Similar experimentation was needed at Hornington Manor to find a way of breaking down the tough fibres to make them suitable for a mattress filling.  An early machine, purchased to break open the bales brought in from the fields, was itself broken within days.  It had to be replaced with one built to deal with heavy duty steel cable.

Hemp is also one of the fastest growing plants on earth and in favourable conditions can reach 16 feet in height within three or four months.  At the time we viewed a field at Hornington Manor, the season so far had been too dry for optimum growth and the plants had not yet reached waist height.  The rain since may have encouraged a spurt.  This rapid growth means hemp takes in considerably more carbon dioxide than it emits; an ideal crop for combatting global warming.

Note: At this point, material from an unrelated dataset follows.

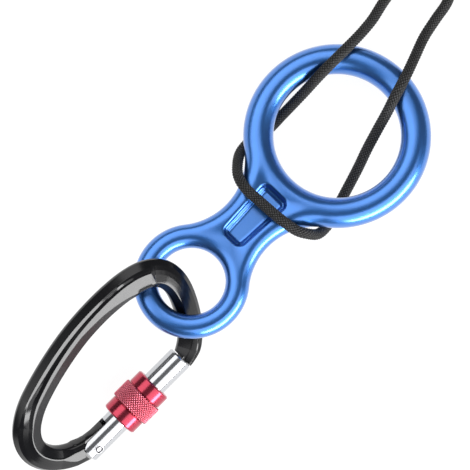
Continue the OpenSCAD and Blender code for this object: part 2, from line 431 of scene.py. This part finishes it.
def braided_tube(path, diameter, sides=80, step=0.2):
    """Tube with a braid's relief: a bump wherever two spirals of yarns cross. They aren't woven. It also marks the
    crowns, which take the painted glint, while the valleys take painted shade.
    """
    line, length = even_line(path, step)
    line = eased(line, 6)
    tangent = np.gradient(line, axis=0)
    tangent /= np.linalg.norm(tangent, axis=1, keepdims=True)
    side = np.zeros_like(line)
    side[0] = np.cross((0, 0, 1), tangent[0])
    for i in range(1, len(line)):
        side[i] = side[i - 1] - tangent[i] * np.dot(side[i - 1], tangent[i])
        side[i] /= np.linalg.norm(side[i])
    side[0] /= np.linalg.norm(side[0])
    up = np.cross(tangent, side)
    angle = 2 * math.pi * np.arange(sides) / sides
    along = np.linspace(0, length, len(line))[:, None]
    yarns = 10
    lay = 3.1 * diameter
    proud = 0.05
    depth = 0.45
    crown_from = 0.66
    one = yarns * angle / (2 * math.pi) + yarns * along / lay
    two = yarns * angle / (2 * math.pi) - yarns * along / lay
    relief = np.sqrt(np.abs(np.cos(math.pi * one) * np.cos(math.pi * two)))
    radius = diameter / 2 + proud - depth * (1 - relief)
    points = (line[:, None] + radius[..., None] * (np.cos(angle)[None, :, None] * side[:, None]
                                                   + np.sin(angle)[None, :, None] * up[:, None]))
    # Points on the yarn crowns: their faces get the lighter yarn colour as a painted glint, the rest get the
    # near-black colour as painted shade.
    glint_crown = relief.reshape(-1) > crown_from
    return points.reshape(-1, 3), grid_faces(len(line), sides), glint_crown, line


def dress(obj, faces, choice, materials):
    """Gives every face the material whose number its first point carries."""
    for material in materials:
        obj.data.materials.append(material)
    obj.data.polygons.foreach_set("material_index", choice[faces[:, 0]].astype(int).tolist())


def add_cord(materials):
    """The free cord. Its two open ends run into the knot past the big ring."""
    route = smooth_line(CORD_ROUTE, 8) + [BIG_EYE.x / MM, 0, 0]
    points, faces, glint_crown, line = braided_tube(route, CORD_D)
    cord = add_mesh("cord", points, faces, Matrix.Scale(MM, 4))
    # Crown faces get the painted glint colour, valley faces the painted shade colour.
    dress(cord, faces, glint_crown, materials)
    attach(cord, "figure_eight")
    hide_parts("rope")
    knot = add_knot(materials)


def add_knot(materials):
    """Stands for the overhand knot: two closed loops in its shape, with no tails."""
    turn = np.linspace(0, 2 * math.pi, 160)
    parts = []
    offset = 0
    for strand in (-1, 1):
        reach = 1 + 0.16 * strand
        x = 2.9 * reach * (np.sin(turn) + 1.45 * np.sin(2 * turn)) / 1.15
        y = 2.9 * reach * (np.cos(turn) - 1.45 * np.cos(2 * turn)) / 1.15
        z = 2.5 * np.sin(3 * turn) + 1.3 * strand
        loop = np.stack([x, y, z], 1) + np.array(KNOT_AT)
        points, faces, glint_crown, _ = braided_tube(loop, 0.86 * CORD_D)
        parts.append((points, faces + offset, glint_crown))
        offset += len(points)
    points, faces, glint_crown = (np.concatenate(part) for part in zip(*parts))
    knot = add_mesh("cord_knot", points + [BIG_EYE.x / MM, 0, 0], faces, Matrix.Scale(MM, 4))
    # Crown faces get the painted glint colour, valley faces the painted shade colour.
    dress(knot, faces, glint_crown, materials)
    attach(knot, "figure_eight")
    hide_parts("rope_knot")
    return knot


# ---------------------------------------------------------------- figure eight

def eight_height(x, y):
    """How far inside the outer edge, and how far outside the two holes, a place lies from above."""
    y = np.abs(y)
    big_out, small_out = BIG_R + BIG_BAR / 2, SMALL_R + SMALL_BAR / 2
    far_big, far_small = big_out + WAIST_R, small_out + WAIST_R
    waist_x = -(far_big ** 2 - far_small ** 2 + RING_SPACING ** 2) / (2 * RING_SPACING)
    waist_y = math.sqrt(far_big ** 2 - waist_x ** 2)
    from_big = np.hypot(x, y)
    from_small = np.hypot(x + RING_SPACING, y)
    from_waist = np.hypot(x - waist_x, y - waist_y)
    neck_big = math.atan2(waist_y, -waist_x)
    neck_small = math.atan2(waist_y, RING_SPACING + waist_x)
    in_big_sector = np.arctan2(y, -x) < neck_big
    in_small_sector = np.arctan2(y, x + RING_SPACING) < neck_small
    in_neck = in_big_sector & in_small_sector & (x < 0) & (x > -RING_SPACING)
    outside = np.maximum(big_out - from_big, small_out - from_small)
    edge = np.where(in_neck, from_waist - WAIST_R, outside)
    holes = np.minimum(from_big - (BIG_R - BIG_BAR / 2), from_small - (SMALL_R - SMALL_BAR / 2))
    return edge, holes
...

Tall fast-growing plants always put me in mind of John Wyndham’s triffids, those fearsome plants with a lethal sting, the ability to shuffle around on their roots and even to communicate with one another.  When the book was written, concern about global warming was in the future but triffids already had a solution.  Not content with standing in fields absorbing carbon, they set out to hunt down and eliminate the cause of the problem; the human race.

Our group moved on for lunch and further exploration of Bolton Percy village, leaving the hemp plants to increase in size by another 6 inches and discuss among themselves whether they could head us off before we reached the sanctuary of the 15th century church.